When listing a home for sale, sellers often don’t know how long it will take for the right buyer to come along. But a model developed by IUPUI researchers provides a data-based answer on the probability of how long a home will remain on the market.

CIZ COM 0711 Al Hasan
Hasan

The probability study was conducted by Mansurual Bhuiyan, a former IUPUI graduate student now with IBM Research, and Mohammad Al Hasan, an associate professor of computer and information science at the school. The duo used information from trulia.com, zillow.com and redfin.com – sites utilized by homeowners and buyers – and focused their research on Indianapolis, Carmel, Fishers, Noblesville and Zionsville.

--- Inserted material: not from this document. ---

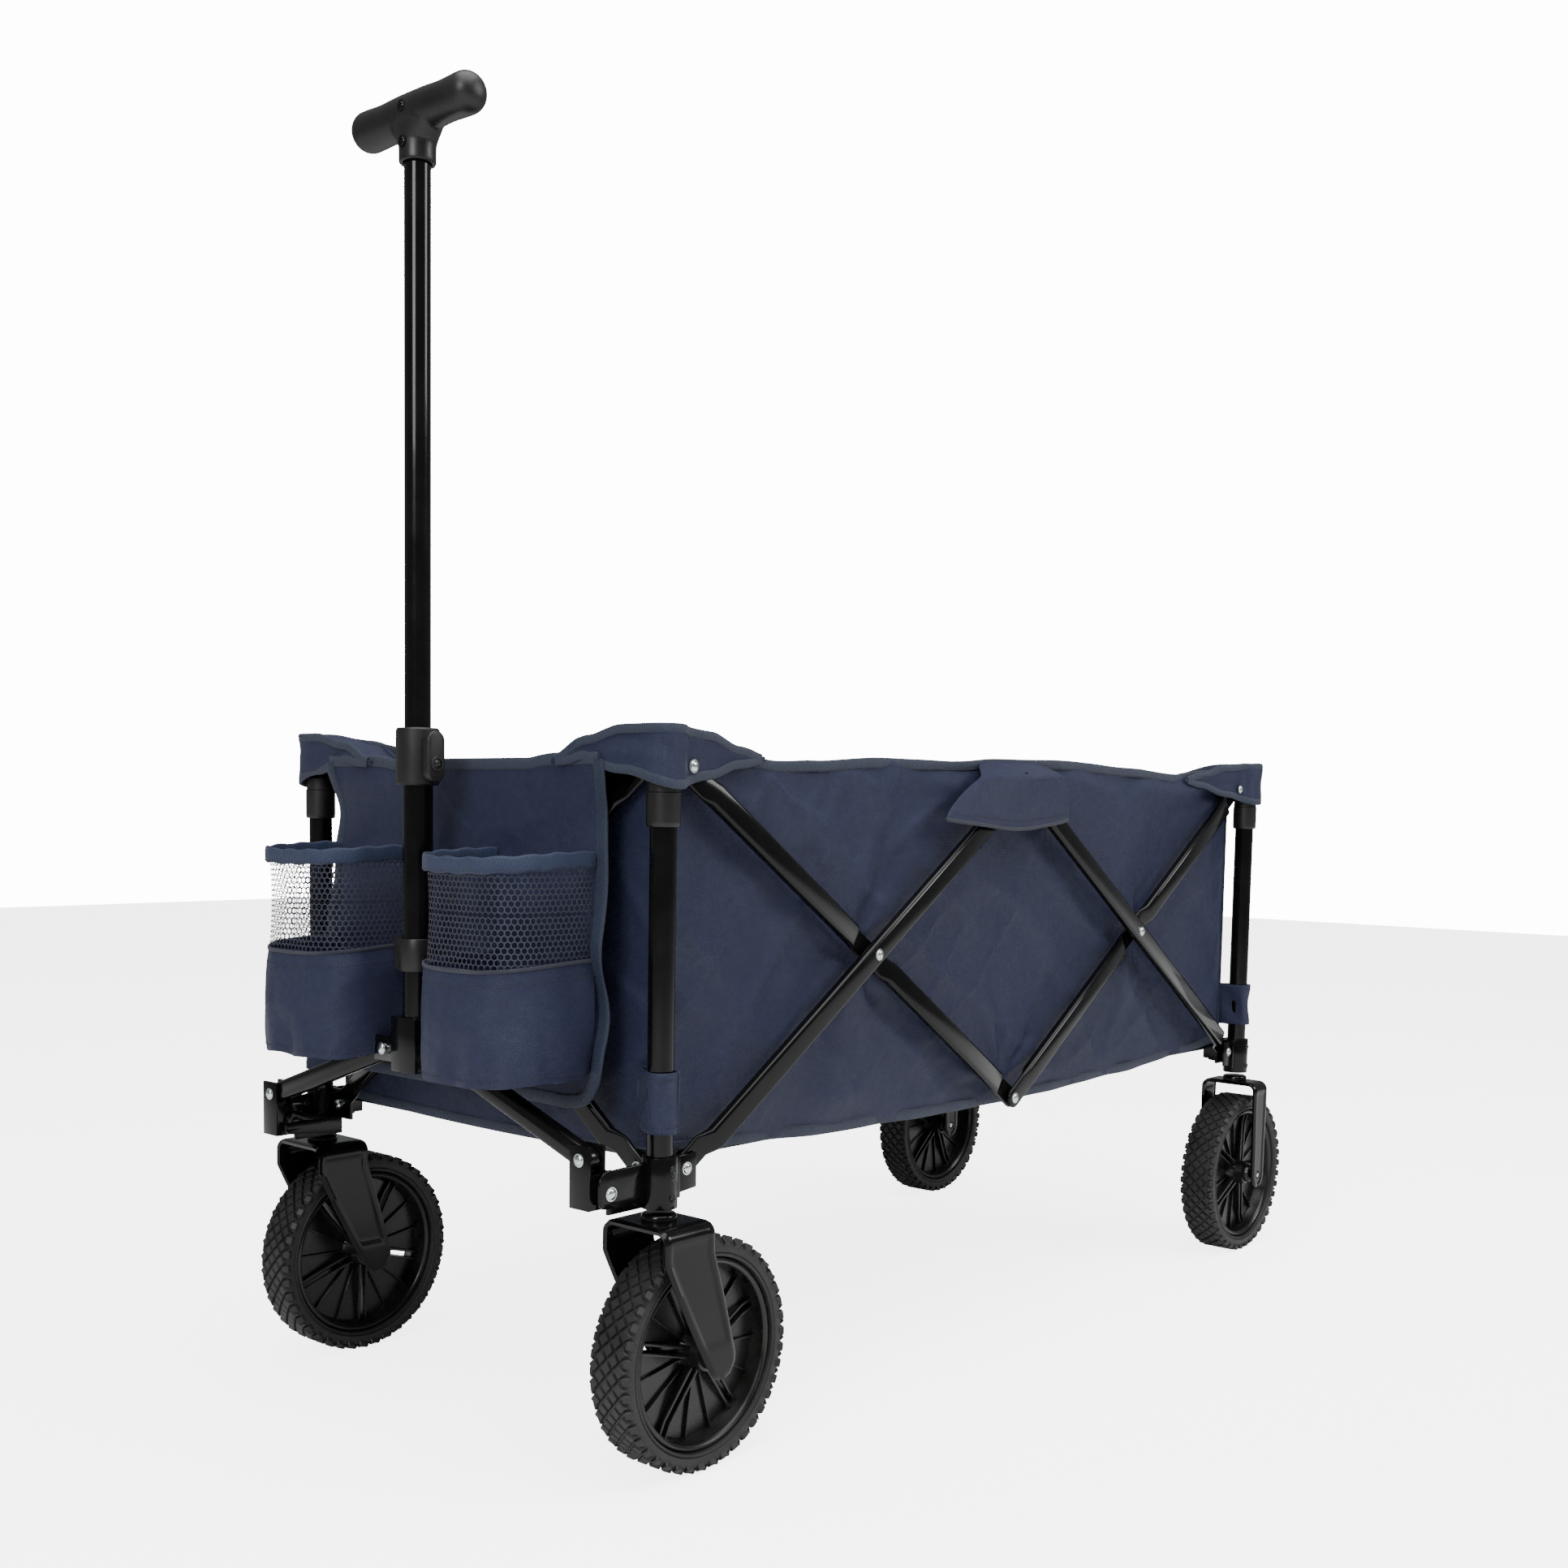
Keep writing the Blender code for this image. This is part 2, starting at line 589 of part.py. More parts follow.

“As we were downloading the home data from Trulia, one specific information about a house in Trulia caught our eyes. We found that Trulia reports the number of days a house is listed in Trulia, using a phrase like ‘XX days in Trulia,’” Hasan said. “We immediately became interested to track that number for each of the houses whose information we are downloading. Basically, our crawler on the Trulia website will periodically update the number of days a house has been listed (until sold) in that website.”

The project faced a few obstacles along the way.

“The first was data collection and feature generation, which spanned over six months,” he said. “The second hurdle is to develop and evaluate the model. For development, one graduate student had spent about six additional months.”

Although Hasan said some of the results weren’t surprising from a “holistic perspective,” some of the observations were puzzling at first.

“For example, we found the sell probability changes differently with the number of bedrooms and the number of bathrooms. As the number of bedrooms increases, sell probability increases, but with the number of bathroom increases the sell probability sometimes decreases,” he said. “We were able to explain this phenomenon with the observation that houses with a large number of bathrooms are generally high-end houses,  which are costly, and because of the cost, their sell probability drops. This is not necessarily true for the number of bedrooms.”

Another finding: How school quality affects the home selling probability.

“It’s well known good schools will increase the selling probability,” Hasan said. “However, we found this phenomenon holds strongly for middle school and high schools, but not so for elementary schools.”

The datasets developed showed the mean waiting time (based on Trulia data) was seven weeks.

As of now, the model is still a prototype, and more work is needed, Hasan said, for the general public to use it.